Miss Where Fix priority
webSearchRequests in Usage their ModelUsageSchema low — keep our Usage minimal, add as needed
costUSD in usage their schema medium — emit from a pricing table
contextWindow/maxOutputTokens in usage their schema low
File state cache (detect external edits) utils/fileStateCache.ts low — agents that touch the FS need this
Permission modes (default/auto/bypass) Tool.ts medium — needed for any non-trivial deployment
SystemPrompt from parts (not a single string) utils/queryContext.ts low — string works for v0
Cost tracker per-model cost-tracker.ts medium
Session forking V2 SDK low — defer
Output JSON-schema enforcement (synthetic tool) tools/SyntheticOutputTool low — defer

Revised milestones

Original M0 was "Anthropic-only single-turn done." That's still right but with three corrections before moving to M1:

M0.1 — Hot-path fixes (this week)

  1. Streaming tool dispatch (kick off tool tasks at content_block_stop, not after message_stop).
  2. is_concurrency_safe: Callable[[input], bool] + concurrency cap (default 10, env-overridable).
  3. Sibling-abort via per-batch CancelScope.
  4. Tests + a recorded SSE fixture (vcr-style).

M0.2 — Safety surface 5. can_use_tool callback wiring. 6. Hooks dataclass with the same 28 event names as upstream. v0 implements 3: pre_tool_use, post_tool_use, stop. 7. max_budget_usd + per-model pricing JSON.

M1 — Multi-provider (as before)

M1.5 — Compaction & thinking 8. thinking: ThinkingConfig knob. 9. SimpleCompactor.

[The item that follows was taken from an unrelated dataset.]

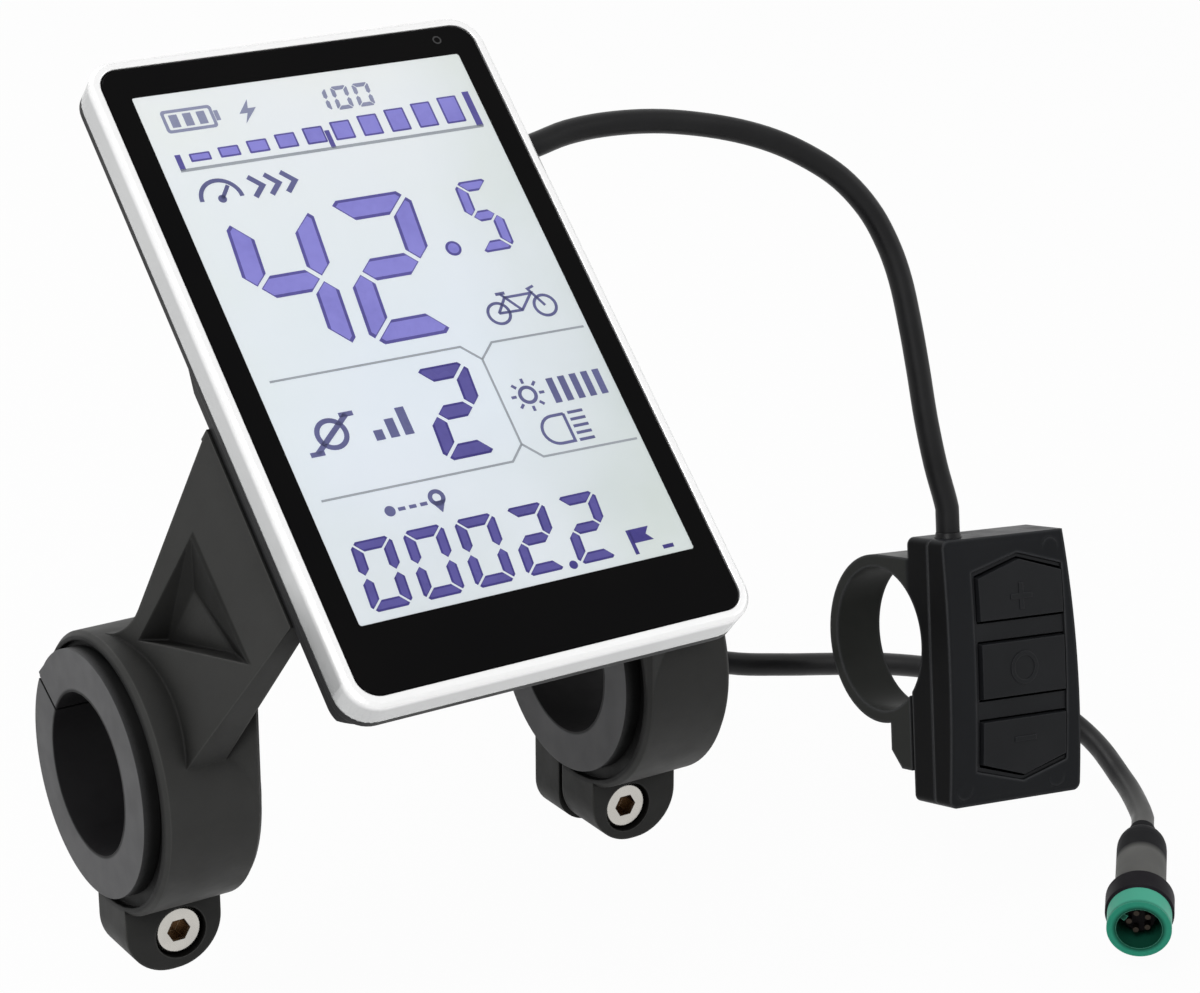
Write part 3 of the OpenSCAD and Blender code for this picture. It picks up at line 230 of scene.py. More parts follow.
# Cables. Their routes are those of the CAD part, in millimetres
CABLE_D = 3.6
POD_ROUTE = [
    (10, 10.01, 60.97), (10, 12.66, 63.41), (10.8, 15.4, 65.4), (13.5, 18, 67.4), (19, 19.6, 68.8),
    (27, 20, 69.4), (35, 20, 69.4), (42.8, 20.8, 70.6), (50.6, 21, 70.8), (59, 20.2, 70.2),
    (68, 19, 68.4), (75, 17, 66.2), (80.5, 14.6, 63.4), (85.2, 12, 59.8), (88.6, 9.4, 55.2),
    (90.5, 7, 50.2), (91.3, 4.6, 45), (91.4, 2, 38.6), (91.2, -0.6, 32), (91, -3, 25.4),
    (91.4, -5.2, 18.6), (92.35, -7.18, 12.02), (91.98, -8.04, 8.54),
]
MAIN_ROUTE = [
    (8, -5.16, 34.66), (8, -2.72, 32.01), (8.4, 4, 25.6), (10, 10, 19.4), (14, 17, 12.8),
    (20, 22.2, 7), (28, 25, 1.8), (38, 25.8, -3.8), (48, 25, -8.4), (60, 23, -14),
    (72, 20.8, -18.4), (82, 20.2, -20.8), (92, 20.2, -23), (102, 20.6, -25.4), (112, 20.8, -28.4),
    (121.6, 20.8, -31.8), (128.6, 20.2, -34.8), (133, 18.4, -37.6), (135.6, 15.6, -39.6),
    (136.7, 12, -41), (136.7, 8.2, -41.9), (136, 4.4, -42.5), (134.8, 0.6, -43), (133.4, -3.4, -43.6),
    (131.8, -7.7, -44.1), (129.8, -12, -44.6), (127.5, -16.03, -45.03), (125.09, -18.68, -45.43),
]


def smooth_path(points, steps=5):
    """A smooth curve through every point, in metres, straight between the first and the last two."""
    p = [Vector(v) * MM for v in points]
    path = [p[0]]
    for i in range(len(p) - 1):
        a, b, c, d = p[max(i - 1, 0)], p[i], p[i + 1], p[min(i + 2, len(p) - 1)]
        straight = i in (0, len(p) - 2)
        for k in range(1, steps + 1):
            t = k / steps
            if straight:
                path.append(b.lerp(c, t))
                continue
            bend = (a * 2 - b * 5 + c * 4 - d) * t**2
            sway = (b * 3 - a - c * 3 + d) * t**3
            path.append((b * 2 + (c - a) * t + bend + sway) / 2)
    return path


def tube(name, path, radius, sides=20):
    """A round tube along a path, with its rings turned as little as they can be."""
    rings = []
    side = None
    for i, p in enumerate(path):
        head = (path[min(i + 1, len(path) - 1)] - path[max(i - 1, 0)]).normalized()
        side = side or head.orthogonal().normalized()
        side = (side - head * side.dot(head)).normalized()
        across = head.cross(side)
        turns = [2 * math.pi * k / sides for k in range(sides)]
        rings.append([p + (side * math.cos(a) + across * math.sin(a)) * radius for a in turns])
    verts, faces = lofted(rings)
    return mesh_object(name, verts, faces, 60)


def make_cable(name, node, route):
    path = smooth_path(route)
    cable = tube(name, path, CABLE_D / 2 * MM)
    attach(cable, BODY)
    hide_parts(node)
    return cable


pod_lead = make_cable("pod_lead", "pod_cable", POD_ROUTE)
main_lead = make_cable("main_lead", "main_cable", MAIN_ROUTE)


# Materials
def linear(*rgb):
    """A colour given as 0 to 255 sRGB values."""
    return tuple(((c / 255 + 0.055) / 1.055) ** 2.4 if c > 10 else c / 255 / 12.92 for c in rgb) + (1.0,)


BEVEL_SAMPLES, HOLLOW_SAMPLES = 6, 8
# Shares of noise between which a cloud grows and a gloss varies, and of an edge's turn where the painted
# edge highlight fades
CLOUD, SPREAD, EDGE = (0.35, 0.7), (0.3, 0.7), (0.8, 0.99)
# Share of the view from which a place counts as quite open
OPEN = 0.92
NOISE_DETAIL = 3.0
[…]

M2 — MCP + sub-agents (as before)

M3 — Production polish + skills, output-schema enforcement, session fork.

Decision asks

  1. Drop-in API shape. Upstream's public surface is query({prompt, options}) -> Query (async iterable). Mine is Agent(...).run(messages) -> messages. The Agent class is cleaner for typed code; their query() is more declarative. Recommendation: ship both. Agent is the primary, query() is a thin wrapper for drop-in compatibility.
  2. Zod-equivalent schema. Upstream uses zod for tool schemas (gives JSON schema for free + runtime validation). I'm using type-hint introspection. Recommendation: keep my approach as the default, add an explicit input_schema= override (already exists), document that users who want zod-style validation can pass a msgspec.Struct and we'll derive the schema from it (cleaner than adding a pydantic/zod dep).
  3. MCP types in v0 even though MCP itself ships M2. I want to write the McpServerConfig union, the Tool registry to accept MCP-provided tools, and the transport enum now so the agent loop already polymorphic. Cost: a few hundred lines of typed scaffolding that does nothing. Benefit: M2 is purely additive instead of an invasive refactor. Recommendation: yes, do it.

What I'm going to do next unless you say otherwise

  1. Land the four M0.1 fixes on a branch and PR them.
  2. Write the comparison this doc captures into a structured changelog.
  3. Add MCP type scaffolding to types.py so the agent loop is already polymorphic.

If you want me to also wire OpenAI/Gemini before M0.1, say so — but I think the speed + safety hot-path fixes are more important than a second provider with a slow tool loop.